[What to produce]
Copy out precisely the lines beginning at the line that contains "What build123d script" and ending at the line that contains "arm_screw_clearance = 0.3", including both.

[The records]
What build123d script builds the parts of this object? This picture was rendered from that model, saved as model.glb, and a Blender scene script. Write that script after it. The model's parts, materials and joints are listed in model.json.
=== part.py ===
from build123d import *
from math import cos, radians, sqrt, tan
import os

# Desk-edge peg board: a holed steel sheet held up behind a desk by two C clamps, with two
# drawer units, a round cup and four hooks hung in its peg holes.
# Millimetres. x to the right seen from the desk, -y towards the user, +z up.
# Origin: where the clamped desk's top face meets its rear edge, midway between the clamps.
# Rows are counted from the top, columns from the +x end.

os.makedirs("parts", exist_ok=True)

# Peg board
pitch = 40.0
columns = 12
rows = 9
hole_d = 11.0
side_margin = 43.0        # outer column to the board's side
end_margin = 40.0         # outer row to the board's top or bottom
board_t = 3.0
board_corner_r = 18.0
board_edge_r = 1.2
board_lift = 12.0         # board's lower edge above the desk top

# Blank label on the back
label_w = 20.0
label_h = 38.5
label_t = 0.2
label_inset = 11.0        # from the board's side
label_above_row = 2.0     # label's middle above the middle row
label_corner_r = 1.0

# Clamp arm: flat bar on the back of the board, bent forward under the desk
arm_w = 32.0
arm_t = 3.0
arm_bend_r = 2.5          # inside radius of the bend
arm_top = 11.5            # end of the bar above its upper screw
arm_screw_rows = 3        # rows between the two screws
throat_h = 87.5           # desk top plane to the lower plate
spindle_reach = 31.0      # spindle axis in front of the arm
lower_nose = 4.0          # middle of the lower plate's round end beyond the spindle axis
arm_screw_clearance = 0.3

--

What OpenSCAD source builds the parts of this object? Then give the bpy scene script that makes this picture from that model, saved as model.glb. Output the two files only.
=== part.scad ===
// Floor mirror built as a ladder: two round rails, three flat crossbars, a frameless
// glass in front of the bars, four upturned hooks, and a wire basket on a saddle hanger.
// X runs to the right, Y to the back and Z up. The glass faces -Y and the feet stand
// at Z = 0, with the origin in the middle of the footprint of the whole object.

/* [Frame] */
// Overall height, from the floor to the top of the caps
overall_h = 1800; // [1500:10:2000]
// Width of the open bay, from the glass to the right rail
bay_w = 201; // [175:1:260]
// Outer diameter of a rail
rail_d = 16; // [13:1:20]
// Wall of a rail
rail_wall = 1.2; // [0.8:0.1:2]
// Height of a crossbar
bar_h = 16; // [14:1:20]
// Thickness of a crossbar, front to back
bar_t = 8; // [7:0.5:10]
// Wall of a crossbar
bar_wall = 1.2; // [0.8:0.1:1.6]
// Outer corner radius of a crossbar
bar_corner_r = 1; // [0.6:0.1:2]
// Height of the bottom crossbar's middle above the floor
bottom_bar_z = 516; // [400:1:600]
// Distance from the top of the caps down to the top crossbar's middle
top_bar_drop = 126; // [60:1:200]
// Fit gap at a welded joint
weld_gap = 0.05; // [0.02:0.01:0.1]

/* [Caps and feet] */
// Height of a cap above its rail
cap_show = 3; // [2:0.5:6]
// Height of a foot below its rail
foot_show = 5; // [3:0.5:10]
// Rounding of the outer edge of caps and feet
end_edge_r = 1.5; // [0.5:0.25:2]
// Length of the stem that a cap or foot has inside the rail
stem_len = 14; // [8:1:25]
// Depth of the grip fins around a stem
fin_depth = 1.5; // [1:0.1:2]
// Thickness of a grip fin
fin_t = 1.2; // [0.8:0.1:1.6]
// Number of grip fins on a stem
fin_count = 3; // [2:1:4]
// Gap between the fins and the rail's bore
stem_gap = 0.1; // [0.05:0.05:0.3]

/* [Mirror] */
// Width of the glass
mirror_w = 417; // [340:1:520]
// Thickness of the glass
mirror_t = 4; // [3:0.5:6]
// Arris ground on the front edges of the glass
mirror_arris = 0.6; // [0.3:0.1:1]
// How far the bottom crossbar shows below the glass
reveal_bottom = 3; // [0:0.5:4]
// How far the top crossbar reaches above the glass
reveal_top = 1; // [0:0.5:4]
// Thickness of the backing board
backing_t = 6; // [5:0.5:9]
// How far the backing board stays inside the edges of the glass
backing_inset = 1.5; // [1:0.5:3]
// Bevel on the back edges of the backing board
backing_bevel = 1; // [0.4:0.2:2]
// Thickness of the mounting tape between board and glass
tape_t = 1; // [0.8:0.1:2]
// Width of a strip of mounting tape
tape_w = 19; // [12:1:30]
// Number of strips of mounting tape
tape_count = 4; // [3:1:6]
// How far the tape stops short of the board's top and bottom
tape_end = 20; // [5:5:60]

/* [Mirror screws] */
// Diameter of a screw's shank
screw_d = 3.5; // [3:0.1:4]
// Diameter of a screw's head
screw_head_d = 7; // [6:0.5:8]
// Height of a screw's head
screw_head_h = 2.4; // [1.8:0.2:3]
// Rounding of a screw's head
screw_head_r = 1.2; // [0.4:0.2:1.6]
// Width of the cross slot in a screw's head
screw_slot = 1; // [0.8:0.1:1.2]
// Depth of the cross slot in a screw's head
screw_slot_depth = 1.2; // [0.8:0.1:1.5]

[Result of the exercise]
What build123d script builds the parts of this object? This picture was rendered from that model, saved as model.glb, and a Blender scene script. Write that script after it. The model's parts, materials and joints are listed in model.json.
=== part.py ===
from build123d import *
from math import cos, radians, sqrt, tan
import os

# Desk-edge peg board: a holed steel sheet held up behind a desk by two C clamps, with two
# drawer units, a round cup and four hooks hung in its peg holes.
# Millimetres. x to the right seen from the desk, -y towards the user, +z up.
# Origin: where the clamped desk's top face meets its rear edge, midway between the clamps.
# Rows are counted from the top, columns from the +x end.

os.makedirs("parts", exist_ok=True)

# Peg board
pitch = 40.0
columns = 12
rows = 9
hole_d = 11.0
side_margin = 43.0        # outer column to the board's side
end_margin = 40.0         # outer row to the board's top or bottom
board_t = 3.0
board_corner_r = 18.0
board_edge_r = 1.2
board_lift = 12.0         # board's lower edge above the desk top

# Blank label on the back
label_w = 20.0
label_h = 38.5
label_t = 0.2
label_inset = 11.0        # from the board's side
label_above_row = 2.0     # label's middle above the middle row
label_corner_r = 1.0

# Clamp arm: flat bar on the back of the board, bent forward under the desk
arm_w = 32.0
arm_t = 3.0
arm_bend_r = 2.5          # inside radius of the bend
arm_top = 11.5            # end of the bar above its upper screw
arm_screw_rows = 3        # rows between the two screws
throat_h = 87.5           # desk top plane to the lower plate
spindle_reach = 31.0      # spindle axis in front of the arm
lower_nose = 4.0          # middle of the lower plate's round end beyond the spindle axis
arm_screw_clearance = 0.3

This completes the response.